As summer gave way to fall, many wondered if a repeat of 2018’s year-end collapse might be in store. Again, it was the Fed to the rescue, with additional rate cuts administered in September and October. The trade war cooled, the yield curve steepened and, shazam, the S&P 500 pushed to new heights, returning 9% over the final three months of 2019 and an extraordinary 30% for the year!
THE YEAR AHEAD
Can stocks provide an encore in 2020? Here are some intriguing observations.
- Great performance (as in 2019) has usually been followed by good performance – since 1950, years when the S&P 500 delivered 20%-plus returns were followed by years averaging 11%, and the subsequent-year returns were positive on fifteen out of 18 occasions. Years following 30%+ returns averaged 20% and were positive in all five instances.
- We continue to be in a market-friendly phase of the Election/Presidential cycle. History tells us that the most lucrative year of a presidential cycle is the third, followed in order by the fourth, second, and first. The reasoning goes like this: The newly elected president works to fulfill campaign promises, but the details surrounding new policies bring uncertainty, and stocks loathe uncertainty. As the next election approaches, the incumbent pivots to promoting an agenda popular with voters, and the Fed accommodates. The economy gains strength and the stock market performs well.
- A number of sentiment indicators are worrisome, among them CNN’s Fear & Greed Index, which remains within a whisper of an “extreme greed” signal.
This stuff is interesting. For some people, it reinforces a view that there are special insights that can help one “beat the market." Of course, US stocks have returned an annualized 11% since 1950. Any rule of thumb that equates to buy-and-hold has worked very well over most time horizons.
However, there are problems with investing based on surveys, data patterns or New Year’s predictions. They presume that people will always behave the same way, which they don’t. Major events, particularly those of a (geo)political nature, can invalidate this kind of analysis in a heartbeat. Consider August’s yield curve panic, for example. Those who sold stocks because of the well-publicized association between a yield curve inversion and a subsequent recession missed out on the year-end rally. In fact, US investors were net sellers of $200 billion of stock ETF’s and mutual funds during 2019, even as stocks pushed to successive all-time highs.
POSITIONING FOR 2020
We consider the tools that other market participants may be utilizing but ultimately prioritize our own process. We are inherently optimistic, a desirable trait for long-term investing. Key to our strategy is the assumption that the economy and markets will be “normal” most of the time – and, we have the patience to sort through the inevitable turbulence.

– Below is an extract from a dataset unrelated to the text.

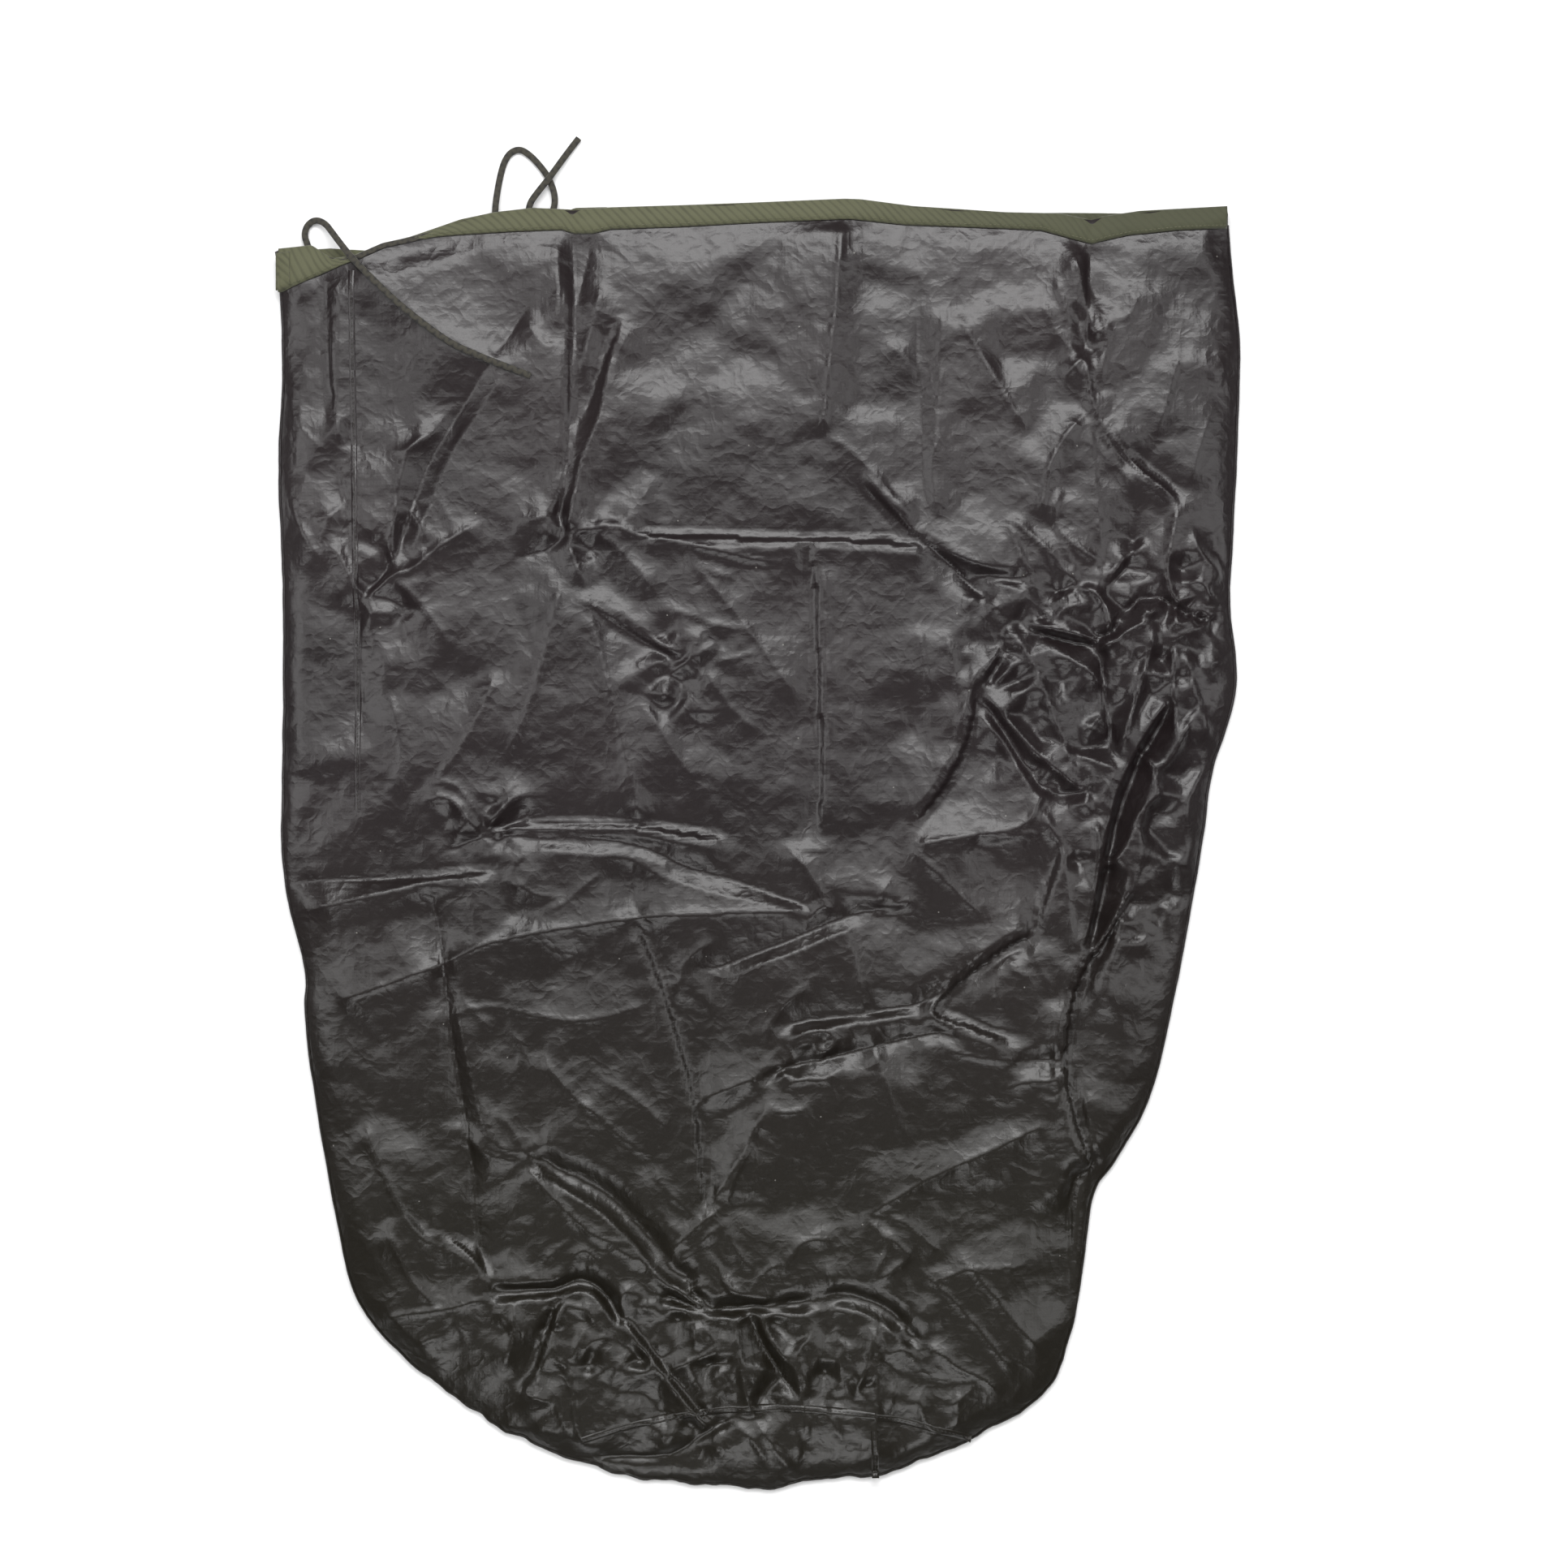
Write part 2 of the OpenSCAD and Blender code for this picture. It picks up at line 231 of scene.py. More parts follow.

We count ourselves among the cautious as 2020 kicks off. It’s true that central bank easing is fueling the upward momentum that has been in place for the past three months. That trend can easily continue in the weeks or months to come, but not indefinitely. Global economic indicators and corporate earnings remain closely watched question marks.
However, for the most part, we are not deciding whether to be in or out of the market but rather what to own. At times like the present, when much of the market appears fully valued, we seek out opportunities that may not be on others’ radar screens. This means looking for laggards, underfollowed companies, special situations with idiosyncratic drivers, and favorable risk/return along a company’s capital structure, the latter of which would include convertible bonds or preferred stock. At the same time, we work hard to avoid falling in love with our winners – knowing when to part ways can be as important as knowing when to buy in.
Another important part of our process is what we refer to as responsible investing. (There are many versions and many names, sustainable and ethical among them.) Whatever it’s called, this is a trend that is gaining strength, already underpinning trillions of dollars of investment assets. It is also highly subjective, often hinging as much on disclosure as actual business practices. Here, as well, we have our own way of doing things.
In the simplest terms, we look for well-defined corporate governance. We care foremost about good decision-making and if it is not there, the rest – even the most promising innovation or technology – may not matter. We then consider if the company’s interaction with society is a net positive. Is it consistent with the future we hope for? If there are blemishes, are the company’s governance and societal impact at least moving in the right direction? Can involvement on the part of investors like us hasten that process?
These are not black or white issues. Consider Volkswagen that five years ago hoodwinked us all about the fuel efficiency of its diesel engines yet is now poised to become one of the biggest manufacturers of electric cars. What matters more?
In the end, we believe companies that subscribe to good governance practices are less risky, because they are less likely to experience negative events that impair their investment value. For us, responsible investing is not a strategy in and of itself but rather an integral part of doing good research, as important as identifying value and catalysts that will unlock it.
Stock investors started 2019 worried about a recession that didn’t materialize. Today’s share prices anticipate healthier business conditions. Whereas an economic surprise to the upside led to outsized equity returns last year, even a slight miss versus expectations in 2020 may lead to disappointing results.
Yes, cycles and trends are worth watching – not as decisive indicators, but as part of an effort to understand the overall investing context. In part, this is due to the attention that other investors may give to them. If enough people are paying attention, they can become self-fulfilling prophecies – for as long as that attention lasts. While some market participants are busy reading the tea leaves, we will be looking for opportunities with strong fundamental underpinnings.
Best wishes for a healthy and prosperous 2020!